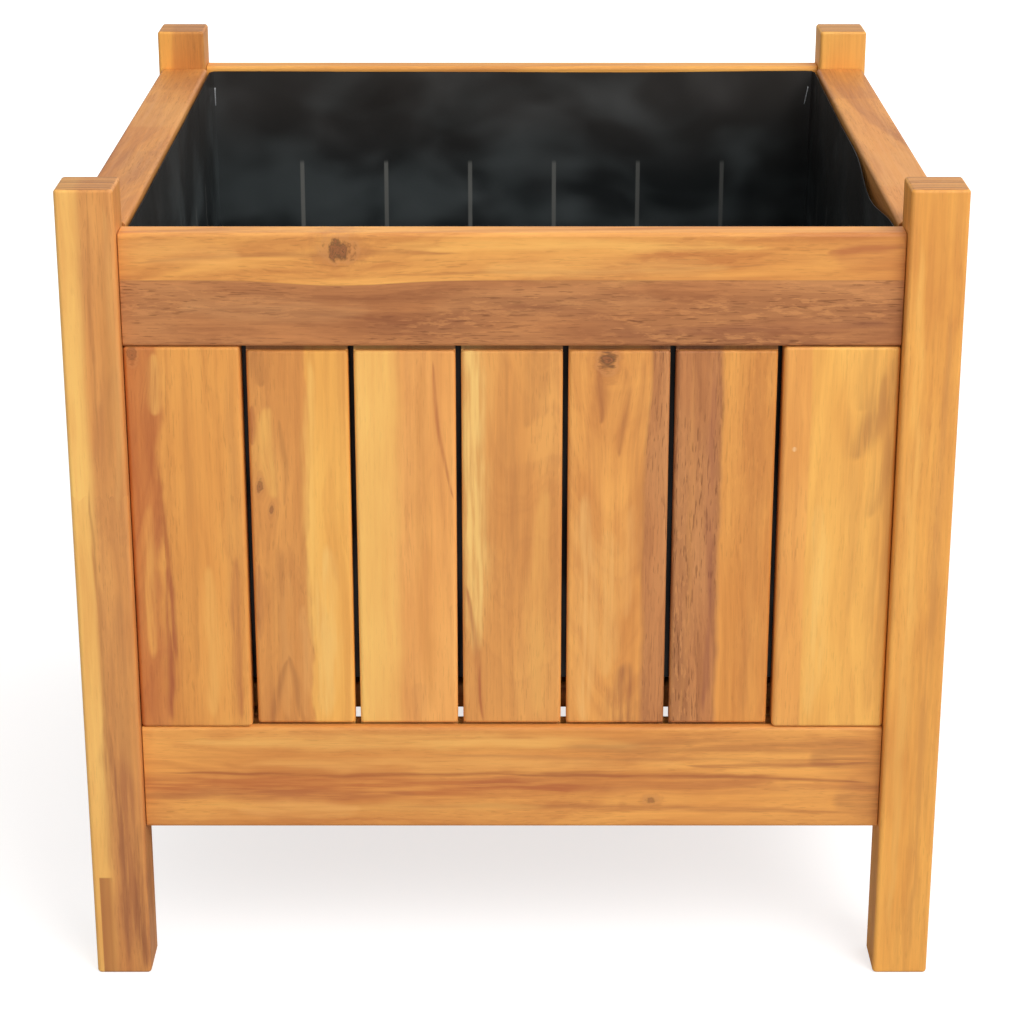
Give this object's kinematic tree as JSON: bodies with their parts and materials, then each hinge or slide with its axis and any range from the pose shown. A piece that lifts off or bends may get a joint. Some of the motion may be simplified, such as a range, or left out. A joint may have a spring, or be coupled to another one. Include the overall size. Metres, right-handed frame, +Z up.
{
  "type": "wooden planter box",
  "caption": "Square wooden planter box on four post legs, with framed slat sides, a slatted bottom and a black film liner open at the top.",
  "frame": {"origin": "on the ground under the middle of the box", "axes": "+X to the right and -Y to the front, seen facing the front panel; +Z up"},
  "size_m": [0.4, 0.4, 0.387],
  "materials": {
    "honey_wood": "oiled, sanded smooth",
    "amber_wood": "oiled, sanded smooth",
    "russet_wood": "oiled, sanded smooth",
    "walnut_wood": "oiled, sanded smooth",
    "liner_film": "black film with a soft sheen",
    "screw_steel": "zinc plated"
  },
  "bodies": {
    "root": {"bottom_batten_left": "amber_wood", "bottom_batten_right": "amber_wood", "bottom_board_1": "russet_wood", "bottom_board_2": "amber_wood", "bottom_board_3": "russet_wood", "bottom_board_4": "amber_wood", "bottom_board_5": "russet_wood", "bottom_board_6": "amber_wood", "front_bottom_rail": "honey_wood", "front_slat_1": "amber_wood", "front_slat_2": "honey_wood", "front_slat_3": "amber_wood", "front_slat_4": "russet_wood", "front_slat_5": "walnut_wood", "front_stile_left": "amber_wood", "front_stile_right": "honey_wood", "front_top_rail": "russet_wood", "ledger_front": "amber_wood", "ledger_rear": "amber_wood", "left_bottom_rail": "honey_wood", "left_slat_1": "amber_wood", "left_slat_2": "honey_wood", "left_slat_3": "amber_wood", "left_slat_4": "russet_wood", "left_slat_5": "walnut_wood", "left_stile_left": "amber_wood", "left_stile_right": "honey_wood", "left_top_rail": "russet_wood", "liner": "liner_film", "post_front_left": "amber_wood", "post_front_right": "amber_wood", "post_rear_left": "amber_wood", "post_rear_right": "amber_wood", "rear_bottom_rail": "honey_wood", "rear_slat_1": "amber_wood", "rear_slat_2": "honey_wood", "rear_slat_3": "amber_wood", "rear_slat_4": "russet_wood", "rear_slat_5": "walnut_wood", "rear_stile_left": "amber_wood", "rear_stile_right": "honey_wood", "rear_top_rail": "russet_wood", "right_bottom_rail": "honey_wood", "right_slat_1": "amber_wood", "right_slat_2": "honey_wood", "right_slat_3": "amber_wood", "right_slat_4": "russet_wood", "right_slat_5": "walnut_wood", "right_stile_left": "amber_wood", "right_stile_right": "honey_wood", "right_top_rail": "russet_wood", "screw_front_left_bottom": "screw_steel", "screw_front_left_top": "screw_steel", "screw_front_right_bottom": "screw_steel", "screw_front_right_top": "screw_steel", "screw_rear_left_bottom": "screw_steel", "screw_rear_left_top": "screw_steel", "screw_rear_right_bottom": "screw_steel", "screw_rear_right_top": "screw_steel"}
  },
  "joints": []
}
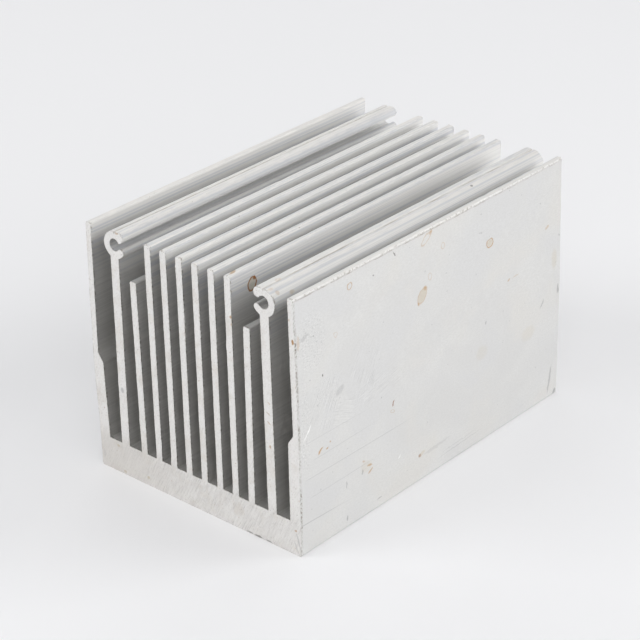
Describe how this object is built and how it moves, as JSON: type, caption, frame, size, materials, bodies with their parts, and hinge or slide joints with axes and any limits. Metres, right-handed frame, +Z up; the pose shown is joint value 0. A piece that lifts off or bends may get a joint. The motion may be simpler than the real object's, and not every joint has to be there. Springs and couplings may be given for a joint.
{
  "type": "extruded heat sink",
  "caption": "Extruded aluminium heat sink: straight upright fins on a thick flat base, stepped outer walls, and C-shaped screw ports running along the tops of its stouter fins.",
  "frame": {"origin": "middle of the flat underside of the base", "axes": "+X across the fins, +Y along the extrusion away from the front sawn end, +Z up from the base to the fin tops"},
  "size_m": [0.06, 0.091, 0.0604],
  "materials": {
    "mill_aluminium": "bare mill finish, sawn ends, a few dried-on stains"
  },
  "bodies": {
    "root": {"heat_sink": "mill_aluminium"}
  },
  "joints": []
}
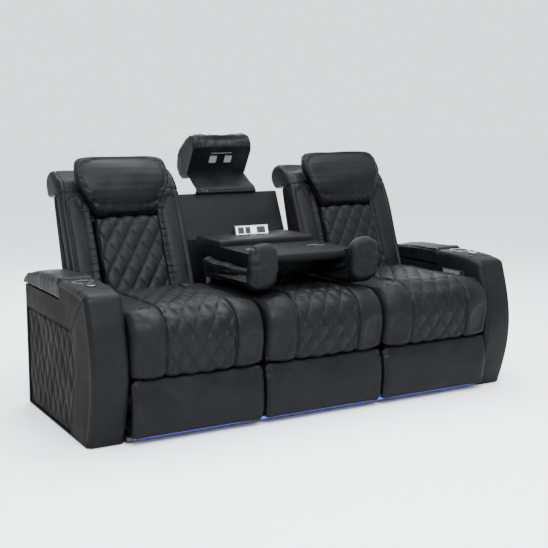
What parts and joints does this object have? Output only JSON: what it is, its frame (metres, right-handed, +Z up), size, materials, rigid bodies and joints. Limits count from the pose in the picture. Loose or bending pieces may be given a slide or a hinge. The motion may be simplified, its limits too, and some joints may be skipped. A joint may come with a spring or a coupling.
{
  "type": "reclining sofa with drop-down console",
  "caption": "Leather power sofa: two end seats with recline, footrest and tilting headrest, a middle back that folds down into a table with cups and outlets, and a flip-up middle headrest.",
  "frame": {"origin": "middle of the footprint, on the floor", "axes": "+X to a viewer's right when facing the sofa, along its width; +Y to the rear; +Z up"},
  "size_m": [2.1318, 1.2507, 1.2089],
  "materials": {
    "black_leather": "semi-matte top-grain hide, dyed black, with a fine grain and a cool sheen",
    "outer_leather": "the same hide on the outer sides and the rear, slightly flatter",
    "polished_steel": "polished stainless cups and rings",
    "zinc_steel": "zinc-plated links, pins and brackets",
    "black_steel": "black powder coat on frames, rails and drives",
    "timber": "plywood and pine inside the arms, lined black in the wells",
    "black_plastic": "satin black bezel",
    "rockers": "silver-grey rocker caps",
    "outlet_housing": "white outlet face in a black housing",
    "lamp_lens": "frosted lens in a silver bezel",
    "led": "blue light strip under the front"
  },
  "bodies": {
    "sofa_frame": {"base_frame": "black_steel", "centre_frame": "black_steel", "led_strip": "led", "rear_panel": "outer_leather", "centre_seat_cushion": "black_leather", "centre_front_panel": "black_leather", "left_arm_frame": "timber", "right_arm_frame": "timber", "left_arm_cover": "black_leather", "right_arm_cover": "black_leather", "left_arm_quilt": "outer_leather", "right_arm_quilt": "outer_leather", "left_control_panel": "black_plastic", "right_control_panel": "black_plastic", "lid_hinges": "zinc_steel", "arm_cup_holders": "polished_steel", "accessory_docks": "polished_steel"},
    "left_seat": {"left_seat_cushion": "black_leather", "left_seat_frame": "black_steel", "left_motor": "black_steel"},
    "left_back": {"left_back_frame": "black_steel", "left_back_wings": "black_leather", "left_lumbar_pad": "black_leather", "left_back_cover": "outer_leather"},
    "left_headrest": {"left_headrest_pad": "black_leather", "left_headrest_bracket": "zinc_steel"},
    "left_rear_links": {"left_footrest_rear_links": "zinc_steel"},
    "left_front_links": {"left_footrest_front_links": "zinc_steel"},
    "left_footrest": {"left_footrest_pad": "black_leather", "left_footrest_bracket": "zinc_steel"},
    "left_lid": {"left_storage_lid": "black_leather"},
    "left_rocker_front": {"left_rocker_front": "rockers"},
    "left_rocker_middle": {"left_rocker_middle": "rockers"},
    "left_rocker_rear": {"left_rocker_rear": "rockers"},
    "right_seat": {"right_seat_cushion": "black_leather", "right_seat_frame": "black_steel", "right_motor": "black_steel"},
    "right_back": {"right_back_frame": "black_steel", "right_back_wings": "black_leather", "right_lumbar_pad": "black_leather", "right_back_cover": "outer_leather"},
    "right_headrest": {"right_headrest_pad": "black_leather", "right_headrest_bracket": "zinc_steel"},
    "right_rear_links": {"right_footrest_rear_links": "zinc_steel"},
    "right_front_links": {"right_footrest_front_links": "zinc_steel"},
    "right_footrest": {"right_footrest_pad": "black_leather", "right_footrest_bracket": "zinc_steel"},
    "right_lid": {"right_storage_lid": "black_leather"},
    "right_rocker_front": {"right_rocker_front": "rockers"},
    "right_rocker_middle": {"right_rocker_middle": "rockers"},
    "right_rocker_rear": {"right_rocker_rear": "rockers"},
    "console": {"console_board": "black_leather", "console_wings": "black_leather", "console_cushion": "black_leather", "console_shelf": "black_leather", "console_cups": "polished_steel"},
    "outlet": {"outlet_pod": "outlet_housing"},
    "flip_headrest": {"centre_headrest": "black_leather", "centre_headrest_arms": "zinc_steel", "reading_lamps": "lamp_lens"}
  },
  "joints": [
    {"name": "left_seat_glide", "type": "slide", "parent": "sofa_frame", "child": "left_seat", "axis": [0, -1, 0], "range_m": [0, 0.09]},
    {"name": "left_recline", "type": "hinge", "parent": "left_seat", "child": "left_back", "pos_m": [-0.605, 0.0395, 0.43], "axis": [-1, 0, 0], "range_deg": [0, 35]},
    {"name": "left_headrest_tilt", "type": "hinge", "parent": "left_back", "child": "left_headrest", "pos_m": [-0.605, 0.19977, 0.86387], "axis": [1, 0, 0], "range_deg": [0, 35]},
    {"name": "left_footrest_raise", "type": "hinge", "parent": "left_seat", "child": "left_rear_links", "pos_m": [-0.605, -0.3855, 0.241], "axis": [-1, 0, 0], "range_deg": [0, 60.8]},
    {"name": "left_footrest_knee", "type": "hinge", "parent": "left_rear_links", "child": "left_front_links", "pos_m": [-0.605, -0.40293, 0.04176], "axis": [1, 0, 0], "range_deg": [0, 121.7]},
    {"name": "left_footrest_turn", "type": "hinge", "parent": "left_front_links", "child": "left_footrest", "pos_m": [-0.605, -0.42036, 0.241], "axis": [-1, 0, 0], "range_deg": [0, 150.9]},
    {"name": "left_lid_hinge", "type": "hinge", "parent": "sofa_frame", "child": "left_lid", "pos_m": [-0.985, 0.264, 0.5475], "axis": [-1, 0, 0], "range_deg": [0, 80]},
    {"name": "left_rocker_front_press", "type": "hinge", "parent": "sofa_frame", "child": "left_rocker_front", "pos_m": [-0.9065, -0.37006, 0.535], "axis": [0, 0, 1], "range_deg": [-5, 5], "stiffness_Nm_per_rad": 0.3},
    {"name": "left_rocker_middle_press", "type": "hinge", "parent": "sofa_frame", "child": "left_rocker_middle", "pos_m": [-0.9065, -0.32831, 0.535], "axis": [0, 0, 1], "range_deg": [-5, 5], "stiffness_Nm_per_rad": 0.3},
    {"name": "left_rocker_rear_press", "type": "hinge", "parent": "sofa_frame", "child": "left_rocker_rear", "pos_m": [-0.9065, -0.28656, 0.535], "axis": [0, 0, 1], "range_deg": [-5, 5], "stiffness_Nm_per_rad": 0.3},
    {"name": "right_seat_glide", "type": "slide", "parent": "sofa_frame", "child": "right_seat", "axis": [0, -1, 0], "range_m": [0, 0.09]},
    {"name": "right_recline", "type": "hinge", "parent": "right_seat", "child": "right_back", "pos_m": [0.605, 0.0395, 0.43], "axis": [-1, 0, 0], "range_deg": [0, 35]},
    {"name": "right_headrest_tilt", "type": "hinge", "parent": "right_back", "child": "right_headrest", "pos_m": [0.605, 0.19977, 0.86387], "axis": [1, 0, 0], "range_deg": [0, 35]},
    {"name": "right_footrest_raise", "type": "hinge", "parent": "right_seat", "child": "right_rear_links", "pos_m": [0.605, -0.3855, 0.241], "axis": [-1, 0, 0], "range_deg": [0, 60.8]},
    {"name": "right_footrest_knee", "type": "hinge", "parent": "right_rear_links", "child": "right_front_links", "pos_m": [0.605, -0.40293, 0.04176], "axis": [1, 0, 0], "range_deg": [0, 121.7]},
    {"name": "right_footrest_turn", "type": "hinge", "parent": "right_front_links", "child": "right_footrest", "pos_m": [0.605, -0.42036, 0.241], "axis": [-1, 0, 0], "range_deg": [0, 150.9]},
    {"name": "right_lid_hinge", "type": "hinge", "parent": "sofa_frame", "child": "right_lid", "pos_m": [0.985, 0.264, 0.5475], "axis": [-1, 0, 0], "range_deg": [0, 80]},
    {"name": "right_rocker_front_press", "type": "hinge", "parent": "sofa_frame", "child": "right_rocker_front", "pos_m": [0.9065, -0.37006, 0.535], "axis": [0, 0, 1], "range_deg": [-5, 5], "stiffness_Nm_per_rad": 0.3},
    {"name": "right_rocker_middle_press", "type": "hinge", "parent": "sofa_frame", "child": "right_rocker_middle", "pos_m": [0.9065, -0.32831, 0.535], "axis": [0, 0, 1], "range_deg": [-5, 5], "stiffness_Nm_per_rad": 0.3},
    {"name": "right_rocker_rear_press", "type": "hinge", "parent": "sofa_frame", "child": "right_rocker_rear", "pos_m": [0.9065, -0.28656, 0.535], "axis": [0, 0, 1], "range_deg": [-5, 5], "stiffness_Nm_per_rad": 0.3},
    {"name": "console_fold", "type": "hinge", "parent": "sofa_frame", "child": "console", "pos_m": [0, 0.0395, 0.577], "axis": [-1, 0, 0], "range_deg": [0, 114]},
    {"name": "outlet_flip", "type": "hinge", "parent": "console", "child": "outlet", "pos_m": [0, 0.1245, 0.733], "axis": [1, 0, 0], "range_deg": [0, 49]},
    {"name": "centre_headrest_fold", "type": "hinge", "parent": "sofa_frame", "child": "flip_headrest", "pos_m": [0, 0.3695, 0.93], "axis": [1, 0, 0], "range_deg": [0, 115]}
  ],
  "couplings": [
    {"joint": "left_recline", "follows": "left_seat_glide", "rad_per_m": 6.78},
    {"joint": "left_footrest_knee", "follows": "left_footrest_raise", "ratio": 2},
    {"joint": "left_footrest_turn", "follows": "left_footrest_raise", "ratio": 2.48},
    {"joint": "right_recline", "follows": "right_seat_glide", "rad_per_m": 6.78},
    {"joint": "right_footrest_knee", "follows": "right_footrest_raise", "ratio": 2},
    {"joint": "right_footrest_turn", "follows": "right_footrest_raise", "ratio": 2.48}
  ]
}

__________

To be done:
Work through the records line by line and tally those holding "that". Reply with the number alone.

Solution to the exercise:
3